I have am biased since i have a bag, but overall the things MPH are doing to tackle the growing crypto bond/fixed rate apy market are incredible. has my support and my vote, except i would like the co-investment lowered to 250k as marc said although i do appreciate the memetics, perhaps 288k ? ugh doesn’t sound as good as 420, but im sure the memegineers can figure out a flavorful figure.
Given how early the project is in its lifetime, I think there are some benefits not quite as visible as others.
88mph is building primitives around fixed rate largely unavailable in the current DeFi space =>
zero-coupon bonds being the most recent development to get excited about. Although these products may not seem quite as compelling on their own (or to users farming high APY’s elsewhere), from the standpoint of composability, bonds + fixed rate products allow for interesting synergies not yet widely explored.
The project’s community groups are very active across both Telegram and Discord. Many fans of 88mph are fans of Bancor as well. A coinvestment + LM campaign brings 88mph users into the Bancor community and aligns incentives across another large pool of users for both projects.

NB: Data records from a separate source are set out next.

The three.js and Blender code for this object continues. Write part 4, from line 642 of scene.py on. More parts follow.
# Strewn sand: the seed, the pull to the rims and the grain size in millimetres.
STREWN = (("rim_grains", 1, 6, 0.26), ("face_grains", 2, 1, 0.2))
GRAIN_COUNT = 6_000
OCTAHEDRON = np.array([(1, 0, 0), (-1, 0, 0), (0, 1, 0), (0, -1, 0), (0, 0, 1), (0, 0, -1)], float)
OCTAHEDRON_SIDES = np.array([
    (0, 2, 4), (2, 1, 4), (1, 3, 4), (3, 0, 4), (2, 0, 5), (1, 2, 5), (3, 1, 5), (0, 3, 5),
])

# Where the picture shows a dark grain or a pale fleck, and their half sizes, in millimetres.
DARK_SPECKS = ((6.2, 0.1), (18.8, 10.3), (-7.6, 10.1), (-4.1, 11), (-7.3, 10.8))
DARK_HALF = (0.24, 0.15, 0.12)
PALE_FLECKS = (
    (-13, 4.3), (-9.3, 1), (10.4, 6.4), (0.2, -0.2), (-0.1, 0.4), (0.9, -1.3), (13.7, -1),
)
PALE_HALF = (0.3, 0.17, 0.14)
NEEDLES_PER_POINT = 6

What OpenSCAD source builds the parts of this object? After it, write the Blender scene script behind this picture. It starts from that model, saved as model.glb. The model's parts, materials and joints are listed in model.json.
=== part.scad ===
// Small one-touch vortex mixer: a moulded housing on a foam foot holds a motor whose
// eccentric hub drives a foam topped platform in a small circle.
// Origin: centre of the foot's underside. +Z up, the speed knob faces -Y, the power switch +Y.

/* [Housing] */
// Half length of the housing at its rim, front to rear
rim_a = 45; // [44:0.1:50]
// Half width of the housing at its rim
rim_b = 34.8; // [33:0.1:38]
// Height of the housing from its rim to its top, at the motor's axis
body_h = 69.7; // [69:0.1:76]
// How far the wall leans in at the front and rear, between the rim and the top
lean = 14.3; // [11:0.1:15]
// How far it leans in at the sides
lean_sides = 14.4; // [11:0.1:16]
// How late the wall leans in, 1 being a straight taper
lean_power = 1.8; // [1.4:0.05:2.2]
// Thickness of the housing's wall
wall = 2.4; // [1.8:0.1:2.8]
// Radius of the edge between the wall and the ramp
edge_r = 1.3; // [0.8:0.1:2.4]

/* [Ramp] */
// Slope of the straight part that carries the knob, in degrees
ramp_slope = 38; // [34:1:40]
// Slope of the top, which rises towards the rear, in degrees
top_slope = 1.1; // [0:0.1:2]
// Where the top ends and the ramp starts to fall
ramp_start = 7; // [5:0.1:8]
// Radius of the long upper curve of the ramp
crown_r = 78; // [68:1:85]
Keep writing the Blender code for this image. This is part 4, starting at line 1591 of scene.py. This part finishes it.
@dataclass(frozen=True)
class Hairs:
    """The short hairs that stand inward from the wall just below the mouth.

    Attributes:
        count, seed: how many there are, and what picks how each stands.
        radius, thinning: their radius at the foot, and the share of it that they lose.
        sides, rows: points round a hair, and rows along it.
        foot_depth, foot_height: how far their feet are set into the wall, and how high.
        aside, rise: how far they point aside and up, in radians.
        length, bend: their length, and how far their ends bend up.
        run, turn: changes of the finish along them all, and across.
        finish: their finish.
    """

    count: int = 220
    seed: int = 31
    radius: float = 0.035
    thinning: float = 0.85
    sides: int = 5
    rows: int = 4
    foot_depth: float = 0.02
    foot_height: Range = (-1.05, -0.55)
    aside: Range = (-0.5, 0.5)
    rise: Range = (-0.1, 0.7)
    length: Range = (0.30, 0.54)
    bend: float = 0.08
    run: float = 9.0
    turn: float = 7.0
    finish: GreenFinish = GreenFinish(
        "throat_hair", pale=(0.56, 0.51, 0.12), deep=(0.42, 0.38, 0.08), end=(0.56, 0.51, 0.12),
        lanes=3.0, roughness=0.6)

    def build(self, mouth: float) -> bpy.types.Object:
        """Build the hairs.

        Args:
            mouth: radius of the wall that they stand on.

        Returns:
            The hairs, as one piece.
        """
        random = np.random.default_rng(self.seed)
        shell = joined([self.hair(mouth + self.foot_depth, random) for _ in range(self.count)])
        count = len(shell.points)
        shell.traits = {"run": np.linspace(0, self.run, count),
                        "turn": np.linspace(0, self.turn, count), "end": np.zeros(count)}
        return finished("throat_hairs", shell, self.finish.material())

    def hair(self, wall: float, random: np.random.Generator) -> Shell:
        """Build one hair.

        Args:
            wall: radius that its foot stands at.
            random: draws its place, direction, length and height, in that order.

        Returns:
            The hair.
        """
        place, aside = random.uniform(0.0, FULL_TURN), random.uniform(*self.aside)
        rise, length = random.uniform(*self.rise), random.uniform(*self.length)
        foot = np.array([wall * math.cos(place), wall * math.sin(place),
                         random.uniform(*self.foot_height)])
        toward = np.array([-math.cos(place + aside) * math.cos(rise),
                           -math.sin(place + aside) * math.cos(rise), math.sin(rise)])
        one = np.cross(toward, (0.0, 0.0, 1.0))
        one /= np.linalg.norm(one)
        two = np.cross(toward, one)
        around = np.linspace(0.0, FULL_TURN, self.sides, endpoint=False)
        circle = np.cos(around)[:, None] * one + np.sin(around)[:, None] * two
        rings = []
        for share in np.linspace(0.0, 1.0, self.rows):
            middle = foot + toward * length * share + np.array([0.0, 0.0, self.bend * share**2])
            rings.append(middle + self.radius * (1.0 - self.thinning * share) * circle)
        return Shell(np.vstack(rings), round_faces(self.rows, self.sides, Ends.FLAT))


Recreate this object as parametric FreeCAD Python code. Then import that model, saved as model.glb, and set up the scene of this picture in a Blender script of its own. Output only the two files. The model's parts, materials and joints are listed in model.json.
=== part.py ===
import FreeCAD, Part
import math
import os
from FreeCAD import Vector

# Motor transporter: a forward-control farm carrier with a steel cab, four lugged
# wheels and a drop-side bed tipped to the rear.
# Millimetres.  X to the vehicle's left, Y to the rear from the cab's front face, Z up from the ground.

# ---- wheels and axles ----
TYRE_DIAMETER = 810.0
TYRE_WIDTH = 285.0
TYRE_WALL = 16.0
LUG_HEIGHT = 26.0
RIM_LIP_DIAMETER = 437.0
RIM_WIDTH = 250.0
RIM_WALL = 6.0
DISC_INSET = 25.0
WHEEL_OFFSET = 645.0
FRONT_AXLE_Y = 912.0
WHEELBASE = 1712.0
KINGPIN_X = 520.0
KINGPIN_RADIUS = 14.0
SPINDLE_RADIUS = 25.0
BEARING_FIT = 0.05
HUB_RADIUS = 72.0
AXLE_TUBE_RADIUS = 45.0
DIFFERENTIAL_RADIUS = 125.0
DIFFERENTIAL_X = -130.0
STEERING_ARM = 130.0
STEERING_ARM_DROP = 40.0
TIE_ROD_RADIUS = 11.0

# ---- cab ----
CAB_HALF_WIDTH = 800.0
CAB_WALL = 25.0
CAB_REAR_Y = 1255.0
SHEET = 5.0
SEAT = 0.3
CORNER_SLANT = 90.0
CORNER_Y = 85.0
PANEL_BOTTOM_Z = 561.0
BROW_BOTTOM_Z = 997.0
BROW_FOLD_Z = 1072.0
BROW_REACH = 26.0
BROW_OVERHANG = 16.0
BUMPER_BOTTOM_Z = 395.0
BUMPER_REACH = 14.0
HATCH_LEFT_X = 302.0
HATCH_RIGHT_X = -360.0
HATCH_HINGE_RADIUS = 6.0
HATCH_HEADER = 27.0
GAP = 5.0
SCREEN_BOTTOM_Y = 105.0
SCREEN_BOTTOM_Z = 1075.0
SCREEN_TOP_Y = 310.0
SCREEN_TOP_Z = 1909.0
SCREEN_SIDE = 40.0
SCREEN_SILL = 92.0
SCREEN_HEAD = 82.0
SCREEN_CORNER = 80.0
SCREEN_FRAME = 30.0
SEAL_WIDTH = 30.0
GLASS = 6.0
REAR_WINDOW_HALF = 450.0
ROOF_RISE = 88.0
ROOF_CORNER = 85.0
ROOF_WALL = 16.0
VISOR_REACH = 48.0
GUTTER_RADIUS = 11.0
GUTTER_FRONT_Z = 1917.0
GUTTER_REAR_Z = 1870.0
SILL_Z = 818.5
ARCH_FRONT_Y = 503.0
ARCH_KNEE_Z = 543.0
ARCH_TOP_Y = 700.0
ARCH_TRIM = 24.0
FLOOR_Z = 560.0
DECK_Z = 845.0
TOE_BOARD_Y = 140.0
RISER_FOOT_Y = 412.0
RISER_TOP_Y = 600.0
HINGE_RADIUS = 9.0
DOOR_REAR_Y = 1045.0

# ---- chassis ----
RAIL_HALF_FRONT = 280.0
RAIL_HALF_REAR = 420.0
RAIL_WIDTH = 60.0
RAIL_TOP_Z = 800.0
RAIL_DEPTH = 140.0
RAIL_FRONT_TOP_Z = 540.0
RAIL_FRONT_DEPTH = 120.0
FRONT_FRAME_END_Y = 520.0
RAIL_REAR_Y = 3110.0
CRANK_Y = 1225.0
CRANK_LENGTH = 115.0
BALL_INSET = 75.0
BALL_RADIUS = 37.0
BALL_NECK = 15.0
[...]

I feel that the arguments against LM may hold separate against whitelist/coinvestment. I’d be in favor of separate proposals: (i) for whitelist/coinvestment and (ii) for LM incentives. (i) being much more straightforward, while (ii) warrants a focused discussion
agree, whitelisting should be one since that is more security oriented and coinvest/lm rewards should be another. but i feel as though this will probably pass once snapshot is live, this project is based.
I am in favor of this proposal - 88MPH is a great product with unique offerings and would be a great addition to the list of Bancor LPs. I am an 88MPH holder.